Since a few years back environmental organisations, headed by WWF, have organised Earth Hour in many countries across the world. By turning off the lights during one hour the aim is to put a mental spotlight on climate change.

In Botkyrka, in the outskirts of Stockholm, people spent Saturday night walking in a torchlight procession to a park, where artists performed. Landmarks in Stockholm as the Concert House and the Ericsson Globe had their floodlights turned off. In Varberg [map]people took the chance to watch the stars together, in Halmstad [map] a seminar about the dilemmas of economic growth was held and in the cathedral of Karlstad [map] people could listen to “Requiem for a light bulb”.

Among environmental and climate activists there are some discussions about whether or not these kinds of arrangements lead to actual changes in people’s behaviour in the long run. But others argue that although energy consumption might not go down a lot during this one hour (about 2,5 percent in the city of Örebro [map]), Earth Hour can work as a way of bringing up these issues, raise awareness and put political pressure on decision makers.
Many schools have taken the opportunity to talk a bit extra about climate change, and last week Sweden’s environment minister Andreas Carlgren received 1 500 hand prints from about 900 schools where the pupils have been asked to come up with suggestions of what politicians should do to make the world inhabitable for future generations.
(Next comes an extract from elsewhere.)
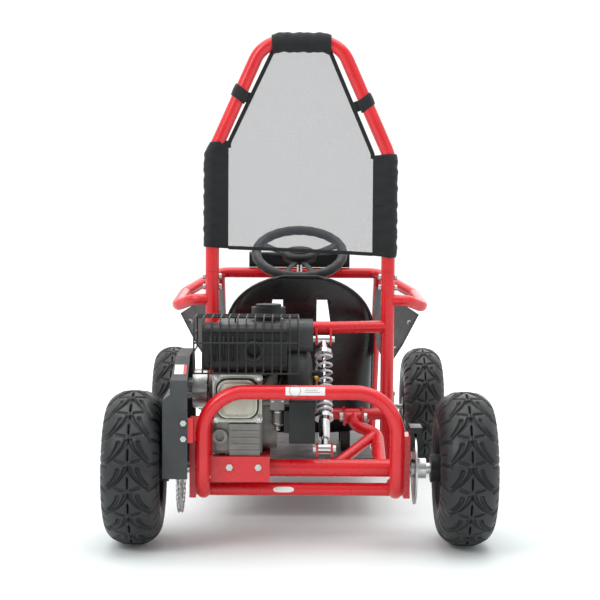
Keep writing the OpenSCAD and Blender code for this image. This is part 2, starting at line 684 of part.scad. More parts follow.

Irrespective of measurable effects, I think spending some time without the machines we are so used to for keeping us busy all the time, can give some perspective.
Not long ago I heard a man talk about how he organised a stag-party for one of his friends who was getting married a couple of years ago. The stag-party was on the same day as Earth Hour, and he said that when the friends speak about this now, they say the hour when they turned off all lights and just played the guitar and sang in candle lights is the best memories that night gave them.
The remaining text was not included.